We do not earn our salvation or even maintain our standing before God. Rather this commandment now becomes a way to honor the One who saved us and testify of his goodness out of love. Because of what Christ has done, stony hearts that formerly suppressed the truth have been replaced with hearts of flesh that learn to love God and his Word. The Holy Spirit is at work, changing our desires and renewing our minds to esteem others in our attitudes and speech. And when we do sin, we can run to Christ as our only hope.

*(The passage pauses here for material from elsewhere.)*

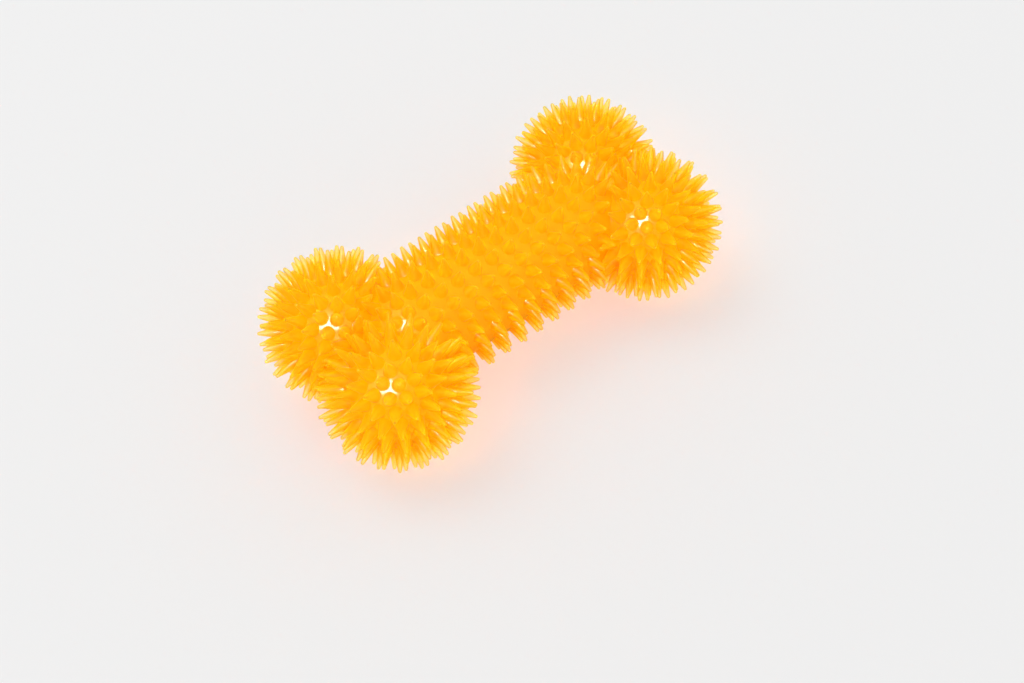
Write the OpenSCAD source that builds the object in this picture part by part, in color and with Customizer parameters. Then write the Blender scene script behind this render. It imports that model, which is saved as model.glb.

At face value, the 9th commandment could be read as merely a prohibition against committing perjury or lying under oath. However, this commandment encompasses so much more. According to both the Westminster Shorter and the Baptist catechisms, “The ninth commandment requires the maintaining and promoting of truth between man and man, and of our own and our neighbor’s good name, especially in witness bearing.” This “promoting of truth” is fleshed out even further in Q&A 144 and 145 of the Westminster Larger Catechism (WLC), which discuss the duties required and sins prohibited by this commandment. It leaves no stone unturned regarding the thoughts and heart motives that fuel our speech in addition to the actual words themselves. “For out of the abundance of the heart his mouth speaks.” (Luke 6:45) We will also stand before God on judgment day and give an account for every idle word, which is convicting and sobering. (Matt. 12:36)
When I first read these sections in the WLC, I immediately thought of the toxicity of social media and the ease with which fake news is spread far and wide. If there ever was an environment that spurned the 9th commandment and encouraged its breaking, this is it. But while it is easy to point the finger out there, I need to ask myself, not if, but where have I broken the 9th commandment? Are my words motivated by a desire for my neighbor’s best, or am I cold and indifferent? Are my assessments impartial with every attempt to portray the situation as accurately as possible to the best of my ability, or are they biased to put myself and my interests in a more favorable light?